- [Required work] Make a tally of the lines in the records that include the string "follow", and give only that number.

- [Entries provided]
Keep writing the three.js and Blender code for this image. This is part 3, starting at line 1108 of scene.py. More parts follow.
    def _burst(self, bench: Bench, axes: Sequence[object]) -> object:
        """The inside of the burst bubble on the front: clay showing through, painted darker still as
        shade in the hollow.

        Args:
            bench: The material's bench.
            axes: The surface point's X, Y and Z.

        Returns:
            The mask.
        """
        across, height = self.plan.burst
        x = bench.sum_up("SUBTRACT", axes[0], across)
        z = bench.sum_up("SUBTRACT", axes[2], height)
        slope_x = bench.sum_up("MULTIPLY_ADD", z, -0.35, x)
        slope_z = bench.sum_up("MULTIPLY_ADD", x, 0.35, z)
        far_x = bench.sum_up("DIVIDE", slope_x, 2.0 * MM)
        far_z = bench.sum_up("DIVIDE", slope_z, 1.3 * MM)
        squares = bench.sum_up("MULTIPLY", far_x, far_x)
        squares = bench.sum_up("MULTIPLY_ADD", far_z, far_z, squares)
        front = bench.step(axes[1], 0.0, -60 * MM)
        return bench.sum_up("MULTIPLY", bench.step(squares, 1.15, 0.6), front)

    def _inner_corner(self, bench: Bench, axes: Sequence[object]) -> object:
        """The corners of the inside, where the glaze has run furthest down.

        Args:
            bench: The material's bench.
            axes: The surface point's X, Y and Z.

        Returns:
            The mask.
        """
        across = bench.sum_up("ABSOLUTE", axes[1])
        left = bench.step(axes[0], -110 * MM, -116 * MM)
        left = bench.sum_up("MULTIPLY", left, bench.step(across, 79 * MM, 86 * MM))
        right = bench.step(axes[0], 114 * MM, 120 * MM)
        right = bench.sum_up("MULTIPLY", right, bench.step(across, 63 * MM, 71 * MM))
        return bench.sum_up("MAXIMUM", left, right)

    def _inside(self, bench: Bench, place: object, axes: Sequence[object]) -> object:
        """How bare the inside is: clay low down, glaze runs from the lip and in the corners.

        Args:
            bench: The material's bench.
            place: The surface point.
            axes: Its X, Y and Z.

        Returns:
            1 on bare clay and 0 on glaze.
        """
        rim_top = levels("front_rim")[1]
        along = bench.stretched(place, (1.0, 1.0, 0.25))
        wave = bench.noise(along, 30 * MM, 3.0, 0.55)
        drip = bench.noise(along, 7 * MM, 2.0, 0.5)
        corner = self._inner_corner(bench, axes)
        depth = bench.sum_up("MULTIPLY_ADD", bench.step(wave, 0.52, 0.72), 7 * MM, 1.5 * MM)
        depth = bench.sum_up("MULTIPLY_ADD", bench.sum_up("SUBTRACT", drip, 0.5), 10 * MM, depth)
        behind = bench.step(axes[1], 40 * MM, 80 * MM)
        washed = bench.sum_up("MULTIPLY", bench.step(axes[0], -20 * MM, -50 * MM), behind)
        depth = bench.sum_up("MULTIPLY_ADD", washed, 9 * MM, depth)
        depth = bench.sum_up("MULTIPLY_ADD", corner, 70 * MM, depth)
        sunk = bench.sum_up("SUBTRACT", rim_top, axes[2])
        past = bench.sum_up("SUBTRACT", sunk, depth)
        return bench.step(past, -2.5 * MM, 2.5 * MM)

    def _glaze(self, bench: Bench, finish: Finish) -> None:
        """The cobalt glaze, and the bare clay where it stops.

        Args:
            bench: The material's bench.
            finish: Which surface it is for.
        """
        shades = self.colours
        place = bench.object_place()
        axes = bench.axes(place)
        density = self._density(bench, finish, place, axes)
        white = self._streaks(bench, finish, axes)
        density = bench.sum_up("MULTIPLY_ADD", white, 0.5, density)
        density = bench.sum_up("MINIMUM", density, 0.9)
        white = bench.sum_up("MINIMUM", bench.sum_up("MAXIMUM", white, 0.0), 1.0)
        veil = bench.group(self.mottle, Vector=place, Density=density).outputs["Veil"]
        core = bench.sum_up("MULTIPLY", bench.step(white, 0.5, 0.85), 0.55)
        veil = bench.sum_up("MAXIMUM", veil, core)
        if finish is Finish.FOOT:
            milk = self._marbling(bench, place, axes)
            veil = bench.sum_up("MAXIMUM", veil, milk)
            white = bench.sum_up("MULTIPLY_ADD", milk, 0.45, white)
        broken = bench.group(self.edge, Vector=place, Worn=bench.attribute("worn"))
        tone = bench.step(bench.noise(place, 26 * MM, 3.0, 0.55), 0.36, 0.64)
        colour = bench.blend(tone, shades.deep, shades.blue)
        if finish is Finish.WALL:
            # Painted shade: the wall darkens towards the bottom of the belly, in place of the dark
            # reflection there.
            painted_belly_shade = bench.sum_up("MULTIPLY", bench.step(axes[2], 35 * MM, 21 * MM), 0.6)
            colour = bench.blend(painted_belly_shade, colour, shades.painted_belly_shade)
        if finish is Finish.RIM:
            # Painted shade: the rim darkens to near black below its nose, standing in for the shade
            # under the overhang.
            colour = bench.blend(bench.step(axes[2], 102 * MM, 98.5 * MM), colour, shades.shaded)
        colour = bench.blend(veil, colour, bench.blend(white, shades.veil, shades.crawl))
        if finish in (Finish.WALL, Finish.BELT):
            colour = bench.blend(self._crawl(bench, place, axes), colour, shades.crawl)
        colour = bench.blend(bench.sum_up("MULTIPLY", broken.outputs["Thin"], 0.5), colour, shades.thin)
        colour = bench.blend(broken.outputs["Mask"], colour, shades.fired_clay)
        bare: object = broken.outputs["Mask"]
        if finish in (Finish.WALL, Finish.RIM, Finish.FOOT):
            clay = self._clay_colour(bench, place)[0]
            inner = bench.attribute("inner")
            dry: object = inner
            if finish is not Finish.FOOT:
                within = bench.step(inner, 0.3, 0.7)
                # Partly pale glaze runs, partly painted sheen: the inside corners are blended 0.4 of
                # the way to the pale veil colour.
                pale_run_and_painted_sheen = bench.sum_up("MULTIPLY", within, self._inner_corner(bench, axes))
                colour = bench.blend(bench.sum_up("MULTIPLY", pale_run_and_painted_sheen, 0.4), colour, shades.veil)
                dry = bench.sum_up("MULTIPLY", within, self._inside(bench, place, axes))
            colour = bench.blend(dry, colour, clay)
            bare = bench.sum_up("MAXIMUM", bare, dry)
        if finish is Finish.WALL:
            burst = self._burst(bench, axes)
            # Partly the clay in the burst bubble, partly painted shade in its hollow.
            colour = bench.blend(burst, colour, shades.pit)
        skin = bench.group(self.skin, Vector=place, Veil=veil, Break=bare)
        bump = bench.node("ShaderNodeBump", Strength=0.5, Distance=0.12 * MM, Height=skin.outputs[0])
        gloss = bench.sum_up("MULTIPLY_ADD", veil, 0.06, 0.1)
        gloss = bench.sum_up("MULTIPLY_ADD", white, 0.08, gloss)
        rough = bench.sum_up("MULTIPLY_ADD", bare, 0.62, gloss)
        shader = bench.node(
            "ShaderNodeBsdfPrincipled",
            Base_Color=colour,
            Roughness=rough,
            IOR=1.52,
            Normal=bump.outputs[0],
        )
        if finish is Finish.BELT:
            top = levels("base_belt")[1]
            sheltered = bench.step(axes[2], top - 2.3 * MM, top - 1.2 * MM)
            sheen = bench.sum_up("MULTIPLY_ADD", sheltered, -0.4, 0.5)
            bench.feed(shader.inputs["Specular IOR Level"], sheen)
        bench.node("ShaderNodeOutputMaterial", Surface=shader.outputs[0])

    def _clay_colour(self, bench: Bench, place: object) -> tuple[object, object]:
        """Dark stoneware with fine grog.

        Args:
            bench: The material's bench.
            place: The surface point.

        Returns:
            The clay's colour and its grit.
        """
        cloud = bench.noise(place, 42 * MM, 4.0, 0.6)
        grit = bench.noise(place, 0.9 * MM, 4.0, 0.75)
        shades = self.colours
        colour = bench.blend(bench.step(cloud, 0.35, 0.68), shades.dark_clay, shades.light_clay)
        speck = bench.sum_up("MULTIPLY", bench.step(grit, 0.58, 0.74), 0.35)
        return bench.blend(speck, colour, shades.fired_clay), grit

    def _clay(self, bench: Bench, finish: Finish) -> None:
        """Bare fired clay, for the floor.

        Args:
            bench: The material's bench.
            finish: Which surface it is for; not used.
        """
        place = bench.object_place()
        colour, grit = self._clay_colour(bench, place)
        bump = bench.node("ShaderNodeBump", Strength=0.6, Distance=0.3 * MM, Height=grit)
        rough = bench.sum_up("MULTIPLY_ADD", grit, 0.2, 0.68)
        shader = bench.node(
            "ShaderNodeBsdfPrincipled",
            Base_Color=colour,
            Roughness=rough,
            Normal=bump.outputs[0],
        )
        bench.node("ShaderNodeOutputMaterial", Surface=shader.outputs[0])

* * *

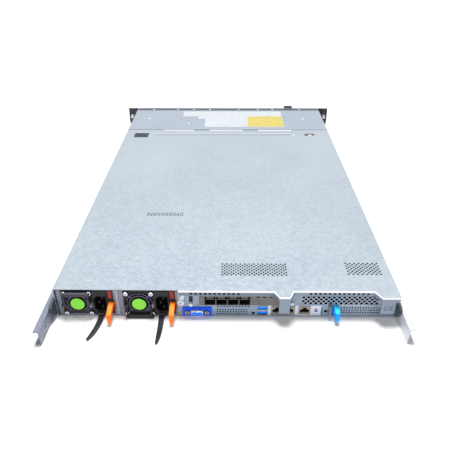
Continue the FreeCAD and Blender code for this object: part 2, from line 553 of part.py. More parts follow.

- [Response for this exercise] 2